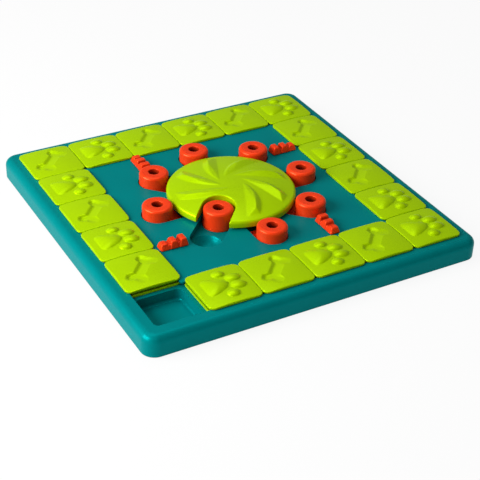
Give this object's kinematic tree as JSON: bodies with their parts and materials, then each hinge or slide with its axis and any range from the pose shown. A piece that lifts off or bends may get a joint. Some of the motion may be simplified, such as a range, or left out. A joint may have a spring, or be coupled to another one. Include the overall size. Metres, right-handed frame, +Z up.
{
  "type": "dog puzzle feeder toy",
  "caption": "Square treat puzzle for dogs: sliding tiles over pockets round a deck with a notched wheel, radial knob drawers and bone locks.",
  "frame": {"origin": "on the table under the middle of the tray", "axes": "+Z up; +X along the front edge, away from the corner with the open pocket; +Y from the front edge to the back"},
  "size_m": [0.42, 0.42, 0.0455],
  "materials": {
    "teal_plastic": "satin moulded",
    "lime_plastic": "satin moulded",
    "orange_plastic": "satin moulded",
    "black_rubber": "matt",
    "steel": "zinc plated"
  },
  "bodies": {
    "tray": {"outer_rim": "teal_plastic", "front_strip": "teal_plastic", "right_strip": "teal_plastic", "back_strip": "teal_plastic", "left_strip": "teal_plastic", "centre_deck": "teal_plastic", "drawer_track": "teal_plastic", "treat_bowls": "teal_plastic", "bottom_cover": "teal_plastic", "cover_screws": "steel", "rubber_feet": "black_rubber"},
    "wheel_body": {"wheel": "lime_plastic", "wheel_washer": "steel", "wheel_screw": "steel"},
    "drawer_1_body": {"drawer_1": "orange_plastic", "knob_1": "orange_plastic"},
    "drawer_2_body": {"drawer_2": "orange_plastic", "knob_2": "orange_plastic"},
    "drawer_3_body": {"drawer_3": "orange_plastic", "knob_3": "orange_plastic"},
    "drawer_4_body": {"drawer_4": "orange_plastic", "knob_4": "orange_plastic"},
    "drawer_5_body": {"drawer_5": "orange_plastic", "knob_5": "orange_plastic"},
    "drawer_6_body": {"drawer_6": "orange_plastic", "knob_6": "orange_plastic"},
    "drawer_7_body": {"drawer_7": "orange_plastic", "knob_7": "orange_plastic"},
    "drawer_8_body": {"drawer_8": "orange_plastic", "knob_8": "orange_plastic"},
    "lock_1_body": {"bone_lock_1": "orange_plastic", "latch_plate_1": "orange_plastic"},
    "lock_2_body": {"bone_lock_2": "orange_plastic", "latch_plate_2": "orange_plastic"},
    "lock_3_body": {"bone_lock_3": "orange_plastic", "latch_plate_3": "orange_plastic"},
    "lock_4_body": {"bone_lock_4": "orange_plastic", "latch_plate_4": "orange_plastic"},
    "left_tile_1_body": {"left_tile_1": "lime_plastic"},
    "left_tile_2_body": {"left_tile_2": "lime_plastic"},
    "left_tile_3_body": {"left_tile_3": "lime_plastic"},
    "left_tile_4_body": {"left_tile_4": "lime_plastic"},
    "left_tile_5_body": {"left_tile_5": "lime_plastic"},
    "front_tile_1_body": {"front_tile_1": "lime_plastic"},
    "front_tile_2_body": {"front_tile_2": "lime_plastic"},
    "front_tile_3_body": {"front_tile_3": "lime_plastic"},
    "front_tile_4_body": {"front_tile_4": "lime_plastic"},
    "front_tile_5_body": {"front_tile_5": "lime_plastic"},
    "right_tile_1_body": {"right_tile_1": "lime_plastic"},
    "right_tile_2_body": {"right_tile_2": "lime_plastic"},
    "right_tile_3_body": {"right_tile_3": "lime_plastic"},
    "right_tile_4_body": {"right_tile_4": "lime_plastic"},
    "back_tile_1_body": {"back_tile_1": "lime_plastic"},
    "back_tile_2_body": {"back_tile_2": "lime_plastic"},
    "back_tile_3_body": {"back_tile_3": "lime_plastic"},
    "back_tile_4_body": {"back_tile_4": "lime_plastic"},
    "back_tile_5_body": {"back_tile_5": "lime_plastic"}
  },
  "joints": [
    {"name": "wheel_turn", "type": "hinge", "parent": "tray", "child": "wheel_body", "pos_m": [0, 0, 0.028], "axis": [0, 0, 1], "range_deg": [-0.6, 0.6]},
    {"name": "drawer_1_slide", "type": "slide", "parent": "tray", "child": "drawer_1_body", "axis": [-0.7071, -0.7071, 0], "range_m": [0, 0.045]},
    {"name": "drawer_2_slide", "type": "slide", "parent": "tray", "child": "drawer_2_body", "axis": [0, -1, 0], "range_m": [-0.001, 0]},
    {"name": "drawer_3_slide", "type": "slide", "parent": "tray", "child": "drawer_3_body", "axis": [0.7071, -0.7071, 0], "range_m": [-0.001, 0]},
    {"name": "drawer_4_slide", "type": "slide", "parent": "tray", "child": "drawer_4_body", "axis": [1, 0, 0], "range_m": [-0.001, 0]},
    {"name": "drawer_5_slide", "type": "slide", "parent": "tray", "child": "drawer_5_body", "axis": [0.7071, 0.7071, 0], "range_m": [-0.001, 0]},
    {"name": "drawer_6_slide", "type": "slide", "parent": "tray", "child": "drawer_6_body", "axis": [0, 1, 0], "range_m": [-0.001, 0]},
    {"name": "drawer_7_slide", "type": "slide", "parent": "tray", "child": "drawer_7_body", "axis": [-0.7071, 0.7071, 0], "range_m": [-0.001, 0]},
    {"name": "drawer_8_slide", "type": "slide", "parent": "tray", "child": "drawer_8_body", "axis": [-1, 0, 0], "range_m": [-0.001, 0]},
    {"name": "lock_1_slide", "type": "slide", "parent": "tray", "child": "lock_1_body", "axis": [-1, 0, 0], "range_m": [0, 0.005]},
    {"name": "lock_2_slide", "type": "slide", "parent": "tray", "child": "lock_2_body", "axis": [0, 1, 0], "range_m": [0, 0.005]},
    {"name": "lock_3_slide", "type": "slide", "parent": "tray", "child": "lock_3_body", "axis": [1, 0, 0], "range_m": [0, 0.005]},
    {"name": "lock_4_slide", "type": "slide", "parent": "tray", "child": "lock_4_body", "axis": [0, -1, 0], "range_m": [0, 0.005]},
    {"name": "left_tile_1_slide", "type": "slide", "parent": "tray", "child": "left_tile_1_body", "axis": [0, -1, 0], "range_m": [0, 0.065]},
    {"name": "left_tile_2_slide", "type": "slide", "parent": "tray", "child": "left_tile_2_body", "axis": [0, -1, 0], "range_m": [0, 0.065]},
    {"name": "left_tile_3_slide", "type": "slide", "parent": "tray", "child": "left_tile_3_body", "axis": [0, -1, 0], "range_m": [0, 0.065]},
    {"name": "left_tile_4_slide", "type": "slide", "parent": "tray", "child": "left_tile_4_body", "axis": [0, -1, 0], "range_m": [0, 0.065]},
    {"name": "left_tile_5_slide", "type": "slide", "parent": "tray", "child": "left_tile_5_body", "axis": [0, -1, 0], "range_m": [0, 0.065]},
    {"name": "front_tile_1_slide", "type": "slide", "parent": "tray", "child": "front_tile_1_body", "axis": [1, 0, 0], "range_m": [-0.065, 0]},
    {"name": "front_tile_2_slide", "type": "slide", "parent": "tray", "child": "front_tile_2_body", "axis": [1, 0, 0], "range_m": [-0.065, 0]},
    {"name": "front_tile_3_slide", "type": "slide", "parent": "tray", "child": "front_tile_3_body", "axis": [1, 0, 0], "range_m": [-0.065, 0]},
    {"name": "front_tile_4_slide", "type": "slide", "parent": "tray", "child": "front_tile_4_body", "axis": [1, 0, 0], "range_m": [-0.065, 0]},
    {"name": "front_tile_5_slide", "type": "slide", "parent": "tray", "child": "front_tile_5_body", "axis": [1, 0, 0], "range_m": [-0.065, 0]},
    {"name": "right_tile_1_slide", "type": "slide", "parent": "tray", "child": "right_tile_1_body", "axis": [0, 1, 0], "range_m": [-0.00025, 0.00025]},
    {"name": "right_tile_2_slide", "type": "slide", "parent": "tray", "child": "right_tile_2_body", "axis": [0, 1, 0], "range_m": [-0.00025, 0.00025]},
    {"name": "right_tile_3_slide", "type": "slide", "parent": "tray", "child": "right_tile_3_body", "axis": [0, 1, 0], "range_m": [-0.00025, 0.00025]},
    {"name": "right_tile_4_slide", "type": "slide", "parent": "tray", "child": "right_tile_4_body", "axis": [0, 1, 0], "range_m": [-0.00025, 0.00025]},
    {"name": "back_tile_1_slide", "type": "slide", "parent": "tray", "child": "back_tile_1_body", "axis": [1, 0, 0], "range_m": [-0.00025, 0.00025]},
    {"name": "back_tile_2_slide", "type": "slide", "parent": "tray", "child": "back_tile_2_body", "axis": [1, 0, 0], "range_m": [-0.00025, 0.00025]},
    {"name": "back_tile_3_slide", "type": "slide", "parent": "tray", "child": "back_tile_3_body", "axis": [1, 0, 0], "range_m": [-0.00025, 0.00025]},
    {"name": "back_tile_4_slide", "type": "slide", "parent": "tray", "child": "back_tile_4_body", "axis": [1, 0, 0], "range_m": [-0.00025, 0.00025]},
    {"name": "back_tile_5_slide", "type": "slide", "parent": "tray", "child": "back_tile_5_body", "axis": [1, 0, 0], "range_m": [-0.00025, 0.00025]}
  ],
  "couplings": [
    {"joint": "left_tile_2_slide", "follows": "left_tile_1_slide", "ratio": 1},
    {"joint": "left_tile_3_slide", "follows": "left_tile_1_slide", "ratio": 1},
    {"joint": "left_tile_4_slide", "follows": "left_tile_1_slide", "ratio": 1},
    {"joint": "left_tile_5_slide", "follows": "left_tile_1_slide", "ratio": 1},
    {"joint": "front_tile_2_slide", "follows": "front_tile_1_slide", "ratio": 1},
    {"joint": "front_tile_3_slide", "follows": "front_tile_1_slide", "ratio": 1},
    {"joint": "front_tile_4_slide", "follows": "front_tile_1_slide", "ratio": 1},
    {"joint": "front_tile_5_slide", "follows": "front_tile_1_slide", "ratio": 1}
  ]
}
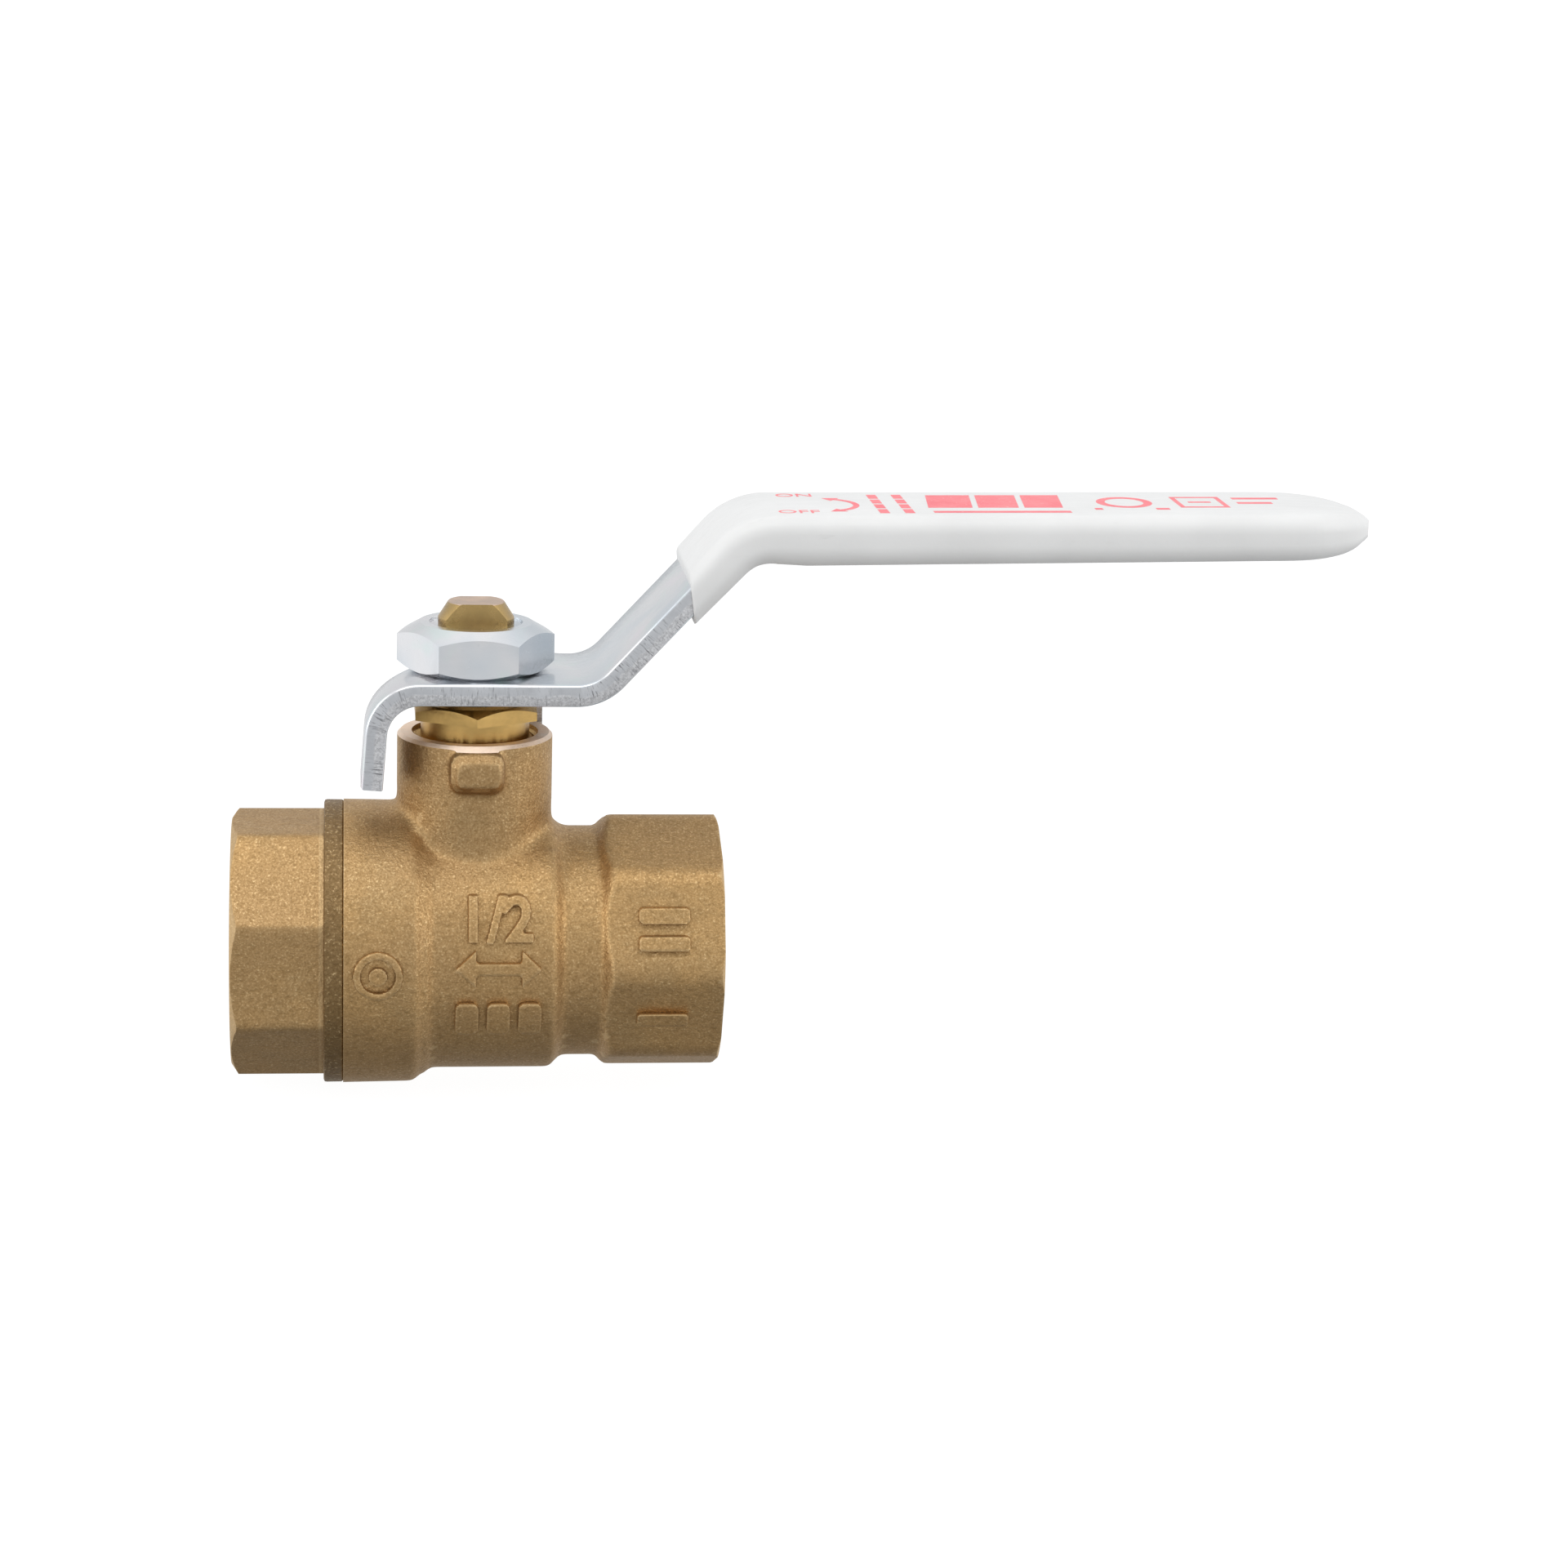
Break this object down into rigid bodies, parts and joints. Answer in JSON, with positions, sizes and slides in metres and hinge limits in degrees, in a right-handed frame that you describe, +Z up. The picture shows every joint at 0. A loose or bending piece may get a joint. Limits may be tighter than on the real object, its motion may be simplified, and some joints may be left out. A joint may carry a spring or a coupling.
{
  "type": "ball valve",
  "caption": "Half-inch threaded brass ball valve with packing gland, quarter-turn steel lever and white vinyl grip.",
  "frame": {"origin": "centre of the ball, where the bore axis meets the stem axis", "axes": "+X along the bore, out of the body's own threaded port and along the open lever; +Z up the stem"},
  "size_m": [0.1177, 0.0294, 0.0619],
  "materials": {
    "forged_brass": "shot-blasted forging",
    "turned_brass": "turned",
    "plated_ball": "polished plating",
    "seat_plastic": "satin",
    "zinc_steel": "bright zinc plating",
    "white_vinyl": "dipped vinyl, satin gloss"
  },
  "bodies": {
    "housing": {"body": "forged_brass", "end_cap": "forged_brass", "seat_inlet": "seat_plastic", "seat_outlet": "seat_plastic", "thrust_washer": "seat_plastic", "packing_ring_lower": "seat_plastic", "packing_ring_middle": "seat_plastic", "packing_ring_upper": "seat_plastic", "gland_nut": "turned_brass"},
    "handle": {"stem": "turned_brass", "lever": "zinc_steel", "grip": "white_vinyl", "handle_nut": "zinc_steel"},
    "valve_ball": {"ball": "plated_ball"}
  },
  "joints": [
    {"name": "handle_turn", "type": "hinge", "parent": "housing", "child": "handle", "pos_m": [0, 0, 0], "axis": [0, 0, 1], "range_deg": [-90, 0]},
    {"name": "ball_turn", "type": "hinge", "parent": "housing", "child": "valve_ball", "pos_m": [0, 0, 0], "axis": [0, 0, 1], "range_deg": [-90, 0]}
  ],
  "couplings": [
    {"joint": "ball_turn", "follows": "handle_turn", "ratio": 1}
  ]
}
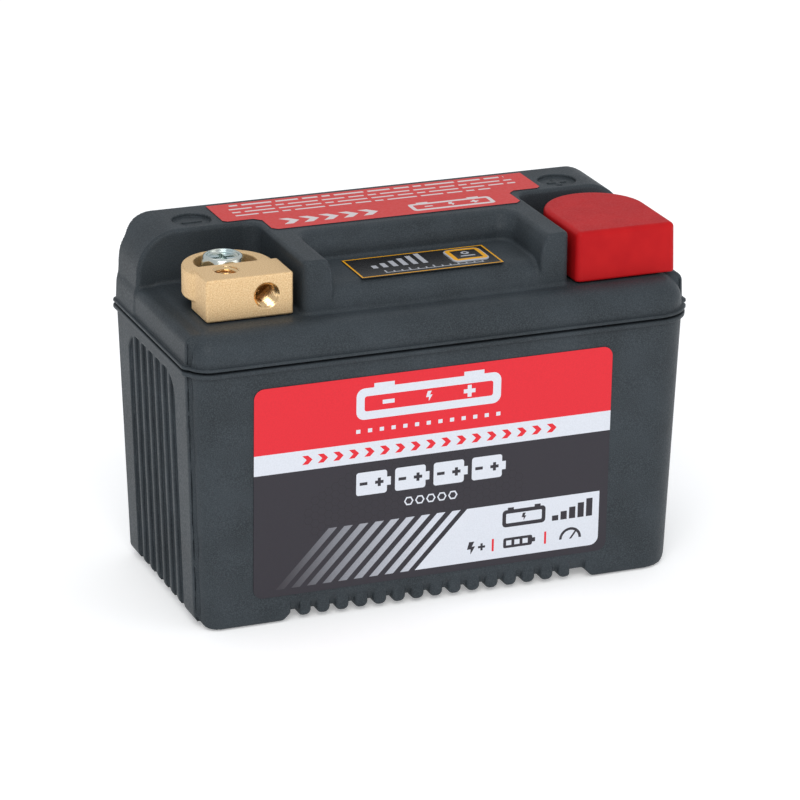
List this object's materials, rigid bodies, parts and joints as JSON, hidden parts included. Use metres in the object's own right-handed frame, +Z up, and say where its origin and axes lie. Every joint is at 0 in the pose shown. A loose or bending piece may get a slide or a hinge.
※ ※ ※
#### WHAT IS ASKED
Copy out all lines above that include the string "JSON".

#### EXERCISE OUTPUT
Give this object's kinematic tree as JSON: bodies with their parts and materials, then each hinge or slide with its axis and any range from the pose shown. A piece that lifts off or bends may get a joint. Some of the motion may be simplified, such as a range, or left out. A joint may have a spring, or be coupled to another one. Include the overall size. Metres, right-handed frame, +Z up.
Break this object down into rigid bodies, parts and joints. Answer in JSON, with positions, sizes and slides in metres and hinge limits in degrees, in a right-handed frame that you describe, +Z up. The picture shows every joint at 0. A loose or bending piece may get a joint. Limits may be tighter than on the real object, its motion may be simplified, and some joints may be left out. A joint may carry a spring or a coupling.
List this object's materials, rigid bodies, parts and joints as JSON, hidden parts included. Use metres in the object's own right-handed frame, +Z up, and say where its origin and axes lie. Every joint is at 0 in the pose shown. A loose or bending piece may get a slide or a hinge.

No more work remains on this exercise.